— Begin —

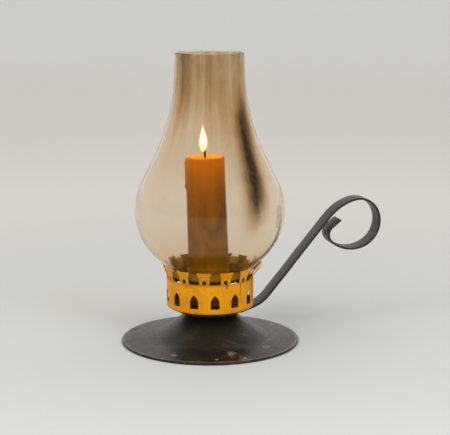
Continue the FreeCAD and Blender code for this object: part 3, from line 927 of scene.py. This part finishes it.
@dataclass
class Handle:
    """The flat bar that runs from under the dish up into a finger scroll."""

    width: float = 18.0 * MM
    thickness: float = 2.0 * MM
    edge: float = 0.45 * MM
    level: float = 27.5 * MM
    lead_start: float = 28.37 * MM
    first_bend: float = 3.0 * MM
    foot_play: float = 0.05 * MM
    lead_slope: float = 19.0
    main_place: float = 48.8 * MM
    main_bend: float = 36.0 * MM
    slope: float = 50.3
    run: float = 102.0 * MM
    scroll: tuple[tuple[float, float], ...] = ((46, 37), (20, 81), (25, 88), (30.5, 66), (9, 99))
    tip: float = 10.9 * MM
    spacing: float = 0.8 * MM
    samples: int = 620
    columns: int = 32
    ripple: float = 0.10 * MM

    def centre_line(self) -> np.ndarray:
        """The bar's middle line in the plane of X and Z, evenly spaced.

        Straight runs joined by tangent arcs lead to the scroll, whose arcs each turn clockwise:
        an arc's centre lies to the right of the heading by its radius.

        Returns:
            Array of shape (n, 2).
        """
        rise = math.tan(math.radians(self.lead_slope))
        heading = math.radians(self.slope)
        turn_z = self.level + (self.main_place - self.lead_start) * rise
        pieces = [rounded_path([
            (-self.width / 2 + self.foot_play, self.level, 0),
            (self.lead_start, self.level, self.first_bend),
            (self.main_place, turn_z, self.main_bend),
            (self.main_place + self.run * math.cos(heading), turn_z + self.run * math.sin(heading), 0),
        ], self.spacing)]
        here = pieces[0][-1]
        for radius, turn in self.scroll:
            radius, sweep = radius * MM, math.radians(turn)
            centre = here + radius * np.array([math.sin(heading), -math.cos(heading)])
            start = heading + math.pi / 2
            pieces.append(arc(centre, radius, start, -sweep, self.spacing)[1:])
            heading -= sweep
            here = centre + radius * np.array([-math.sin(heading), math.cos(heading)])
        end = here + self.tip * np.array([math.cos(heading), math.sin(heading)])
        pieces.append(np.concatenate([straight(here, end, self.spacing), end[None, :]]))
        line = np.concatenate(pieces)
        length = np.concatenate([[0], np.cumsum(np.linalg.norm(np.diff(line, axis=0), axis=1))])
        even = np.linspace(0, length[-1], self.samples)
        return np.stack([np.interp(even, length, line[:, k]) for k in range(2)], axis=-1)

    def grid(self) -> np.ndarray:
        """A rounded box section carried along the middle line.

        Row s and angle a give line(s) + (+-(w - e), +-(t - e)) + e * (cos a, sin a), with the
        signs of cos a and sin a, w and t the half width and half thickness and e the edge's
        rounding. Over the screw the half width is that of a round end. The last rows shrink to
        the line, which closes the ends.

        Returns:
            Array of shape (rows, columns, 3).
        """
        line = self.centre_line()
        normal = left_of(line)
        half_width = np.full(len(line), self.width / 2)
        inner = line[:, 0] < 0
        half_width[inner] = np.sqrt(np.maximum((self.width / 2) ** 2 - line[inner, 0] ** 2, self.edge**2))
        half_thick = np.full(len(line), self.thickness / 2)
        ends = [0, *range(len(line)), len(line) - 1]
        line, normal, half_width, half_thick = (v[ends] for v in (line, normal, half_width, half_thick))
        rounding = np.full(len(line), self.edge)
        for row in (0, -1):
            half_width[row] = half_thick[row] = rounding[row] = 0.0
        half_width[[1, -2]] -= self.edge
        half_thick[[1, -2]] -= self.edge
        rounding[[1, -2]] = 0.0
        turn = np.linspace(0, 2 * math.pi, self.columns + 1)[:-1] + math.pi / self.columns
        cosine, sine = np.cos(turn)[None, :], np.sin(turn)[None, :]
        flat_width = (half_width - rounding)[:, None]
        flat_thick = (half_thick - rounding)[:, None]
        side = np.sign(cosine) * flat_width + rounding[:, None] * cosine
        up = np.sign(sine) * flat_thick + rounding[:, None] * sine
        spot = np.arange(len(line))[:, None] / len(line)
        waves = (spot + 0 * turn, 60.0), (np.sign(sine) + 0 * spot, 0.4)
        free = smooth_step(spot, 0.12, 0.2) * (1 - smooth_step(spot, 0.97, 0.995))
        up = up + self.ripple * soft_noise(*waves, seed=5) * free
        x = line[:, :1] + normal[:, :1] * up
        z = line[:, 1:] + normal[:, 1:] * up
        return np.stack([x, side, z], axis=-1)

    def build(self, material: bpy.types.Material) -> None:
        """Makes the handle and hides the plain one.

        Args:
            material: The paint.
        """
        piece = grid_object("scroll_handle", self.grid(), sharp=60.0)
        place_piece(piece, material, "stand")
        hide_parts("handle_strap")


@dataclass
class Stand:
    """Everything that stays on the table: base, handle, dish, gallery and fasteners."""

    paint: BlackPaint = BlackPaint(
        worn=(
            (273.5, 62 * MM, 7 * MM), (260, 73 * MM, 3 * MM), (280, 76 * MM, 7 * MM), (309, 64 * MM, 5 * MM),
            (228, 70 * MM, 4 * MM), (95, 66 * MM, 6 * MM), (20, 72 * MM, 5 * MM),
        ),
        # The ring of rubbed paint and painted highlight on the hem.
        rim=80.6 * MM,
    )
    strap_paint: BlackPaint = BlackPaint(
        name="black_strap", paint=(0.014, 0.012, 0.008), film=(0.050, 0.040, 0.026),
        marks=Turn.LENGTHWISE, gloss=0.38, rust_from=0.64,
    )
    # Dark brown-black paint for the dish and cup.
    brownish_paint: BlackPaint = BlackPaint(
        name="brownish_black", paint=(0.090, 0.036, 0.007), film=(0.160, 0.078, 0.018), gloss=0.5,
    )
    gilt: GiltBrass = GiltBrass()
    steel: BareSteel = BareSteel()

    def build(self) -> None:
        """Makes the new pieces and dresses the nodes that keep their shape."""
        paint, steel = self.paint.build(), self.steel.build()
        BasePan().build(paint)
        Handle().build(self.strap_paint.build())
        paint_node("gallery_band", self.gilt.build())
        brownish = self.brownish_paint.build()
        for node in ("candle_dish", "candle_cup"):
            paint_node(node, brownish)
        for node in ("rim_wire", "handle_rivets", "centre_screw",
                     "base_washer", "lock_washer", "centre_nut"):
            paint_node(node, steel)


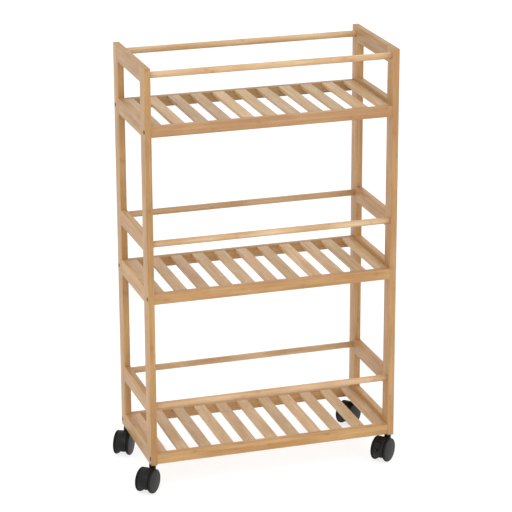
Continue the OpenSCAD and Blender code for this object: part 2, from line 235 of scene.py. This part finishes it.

— End —

▶ Instruction: Pick out every line holding the string "This" and return it.

▶ The result:
Continue the FreeCAD and Blender code for this object: part 3, from line 927 of scene.py. This part finishes it.
Continue the OpenSCAD and Blender code for this object: part 2, from line 235 of scene.py. This part finishes it.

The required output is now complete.